Selling shares of himself... There is no more fitting description of the man’s political career than that. Nowadays, McCarthy’s original ownership stake in his own persona has been diluted down to the point of virtual nonexistence. The speaker has no more character to call his own than does Walmart or ExxonMobil; he is merely the sum of his owners’ parts. And right at the top of the list of McCarthy holders is the newly empowered Freedom Caucus, pugnacious and ill-tempered as ever, to which he sold his soul and his dignity for a job.

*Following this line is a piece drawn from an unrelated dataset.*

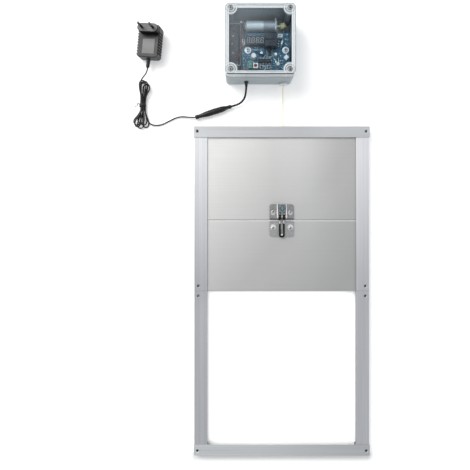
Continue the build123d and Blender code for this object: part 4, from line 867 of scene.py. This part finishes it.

If the caucus’s members wish to do nothing more serious than investigate Hunter Biden’s laptop, berate Anthony Fauci, and serve up symbolic legislation with no chance of becoming law, then that is what Speaker McCarthy will prioritize. The moment he ceases to be faithful—perhaps by compromising with Democrats out of a necessity to raise the debt ceiling, for instance—they will denounce and discard him. As a matter of fact, they will likely do so by utilizing the new single-member threshold for a motion to oust the speaker, granted to them by—who else?—Kevin McCarthy.